Task goal: Output the data exactly, with every line intact.

═════ Provided data ═════

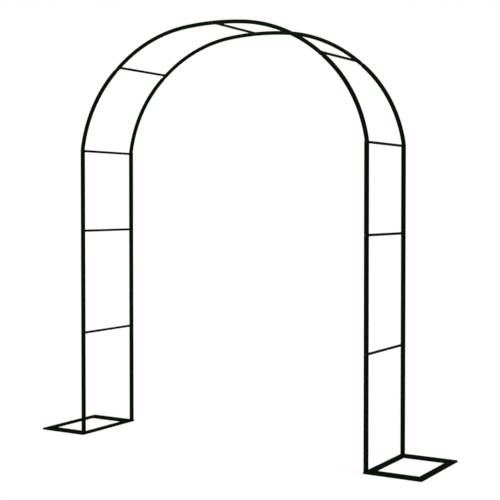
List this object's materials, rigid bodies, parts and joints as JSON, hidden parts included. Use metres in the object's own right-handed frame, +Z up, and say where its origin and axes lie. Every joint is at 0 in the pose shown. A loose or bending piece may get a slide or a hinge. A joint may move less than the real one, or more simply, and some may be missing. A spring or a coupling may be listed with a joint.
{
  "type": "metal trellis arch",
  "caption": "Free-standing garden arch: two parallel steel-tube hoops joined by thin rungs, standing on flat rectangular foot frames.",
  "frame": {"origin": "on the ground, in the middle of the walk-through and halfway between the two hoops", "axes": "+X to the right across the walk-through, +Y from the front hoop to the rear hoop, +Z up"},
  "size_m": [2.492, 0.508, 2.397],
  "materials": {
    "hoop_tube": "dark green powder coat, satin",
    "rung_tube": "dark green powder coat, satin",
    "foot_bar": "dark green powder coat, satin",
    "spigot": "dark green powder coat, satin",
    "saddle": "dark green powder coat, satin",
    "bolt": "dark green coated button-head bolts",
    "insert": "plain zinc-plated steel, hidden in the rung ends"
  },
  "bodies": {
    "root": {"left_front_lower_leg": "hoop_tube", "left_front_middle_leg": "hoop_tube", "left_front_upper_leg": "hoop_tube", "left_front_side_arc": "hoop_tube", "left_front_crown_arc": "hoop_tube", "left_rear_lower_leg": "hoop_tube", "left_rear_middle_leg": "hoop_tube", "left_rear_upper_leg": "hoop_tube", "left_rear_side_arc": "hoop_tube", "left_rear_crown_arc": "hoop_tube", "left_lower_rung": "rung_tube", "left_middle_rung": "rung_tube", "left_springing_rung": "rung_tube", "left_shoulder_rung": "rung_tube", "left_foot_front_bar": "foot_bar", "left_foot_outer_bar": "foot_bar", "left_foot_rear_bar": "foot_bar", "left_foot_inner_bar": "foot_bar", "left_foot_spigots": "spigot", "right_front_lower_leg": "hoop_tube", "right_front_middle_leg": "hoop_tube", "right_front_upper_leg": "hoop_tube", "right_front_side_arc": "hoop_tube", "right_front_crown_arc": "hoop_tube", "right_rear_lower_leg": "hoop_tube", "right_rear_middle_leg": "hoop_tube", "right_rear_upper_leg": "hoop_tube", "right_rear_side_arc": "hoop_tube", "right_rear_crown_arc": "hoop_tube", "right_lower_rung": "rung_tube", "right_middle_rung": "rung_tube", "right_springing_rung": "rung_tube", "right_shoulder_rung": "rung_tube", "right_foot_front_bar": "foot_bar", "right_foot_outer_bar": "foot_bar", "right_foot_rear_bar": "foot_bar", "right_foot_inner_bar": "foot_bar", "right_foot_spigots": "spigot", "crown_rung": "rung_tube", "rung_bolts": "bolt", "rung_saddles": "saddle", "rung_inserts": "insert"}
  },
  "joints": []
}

═════

Exercise response:
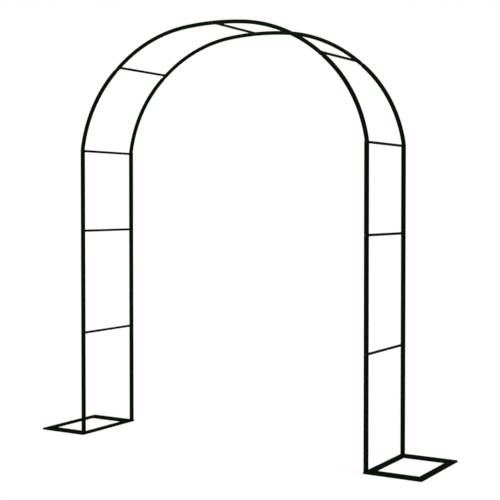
List this object's materials, rigid bodies, parts and joints as JSON, hidden parts included. Use metres in the object's own right-handed frame, +Z up, and say where its origin and axes lie. Every joint is at 0 in the pose shown. A loose or bending piece may get a slide or a hinge. A joint may move less than the real one, or more simply, and some may be missing. A spring or a coupling may be listed with a joint.
{
  "type": "metal trellis arch",
  "caption": "Free-standing garden arch: two parallel steel-tube hoops joined by thin rungs, standing on flat rectangular foot frames.",
  "frame": {"origin": "on the ground, in the middle of the walk-through and halfway between the two hoops", "axes": "+X to the right across the walk-through, +Y from the front hoop to the rear hoop, +Z up"},
  "size_m": [2.492, 0.508, 2.397],
  "materials": {
    "hoop_tube": "dark green powder coat, satin",
    "rung_tube": "dark green powder coat, satin",
    "foot_bar": "dark green powder coat, satin",
    "spigot": "dark green powder coat, satin",
    "saddle": "dark green powder coat, satin",
    "bolt": "dark green coated button-head bolts",
    "insert": "plain zinc-plated steel, hidden in the rung ends"
  },
  "bodies": {
    "root": {"left_front_lower_leg": "hoop_tube", "left_front_middle_leg": "hoop_tube", "left_front_upper_leg": "hoop_tube", "left_front_side_arc": "hoop_tube", "left_front_crown_arc": "hoop_tube", "left_rear_lower_leg": "hoop_tube", "left_rear_middle_leg": "hoop_tube", "left_rear_upper_leg": "hoop_tube", "left_rear_side_arc": "hoop_tube", "left_rear_crown_arc": "hoop_tube", "left_lower_rung": "rung_tube", "left_middle_rung": "rung_tube", "left_springing_rung": "rung_tube", "left_shoulder_rung": "rung_tube", "left_foot_front_bar": "foot_bar", "left_foot_outer_bar": "foot_bar", "left_foot_rear_bar": "foot_bar", "left_foot_inner_bar": "foot_bar", "left_foot_spigots": "spigot", "right_front_lower_leg": "hoop_tube", "right_front_middle_leg": "hoop_tube", "right_front_upper_leg": "hoop_tube", "right_front_side_arc": "hoop_tube", "right_front_crown_arc": "hoop_tube", "right_rear_lower_leg": "hoop_tube", "right_rear_middle_leg": "hoop_tube", "right_rear_upper_leg": "hoop_tube", "right_rear_side_arc": "hoop_tube", "right_rear_crown_arc": "hoop_tube", "right_lower_rung": "rung_tube", "right_middle_rung": "rung_tube", "right_springing_rung": "rung_tube", "right_shoulder_rung": "rung_tube", "right_foot_front_bar": "foot_bar", "right_foot_outer_bar": "foot_bar", "right_foot_rear_bar": "foot_bar", "right_foot_inner_bar": "foot_bar", "right_foot_spigots": "spigot", "crown_rung": "rung_tube", "rung_bolts": "bolt", "rung_saddles": "saddle", "rung_inserts": "insert"}
  },
  "joints": []
}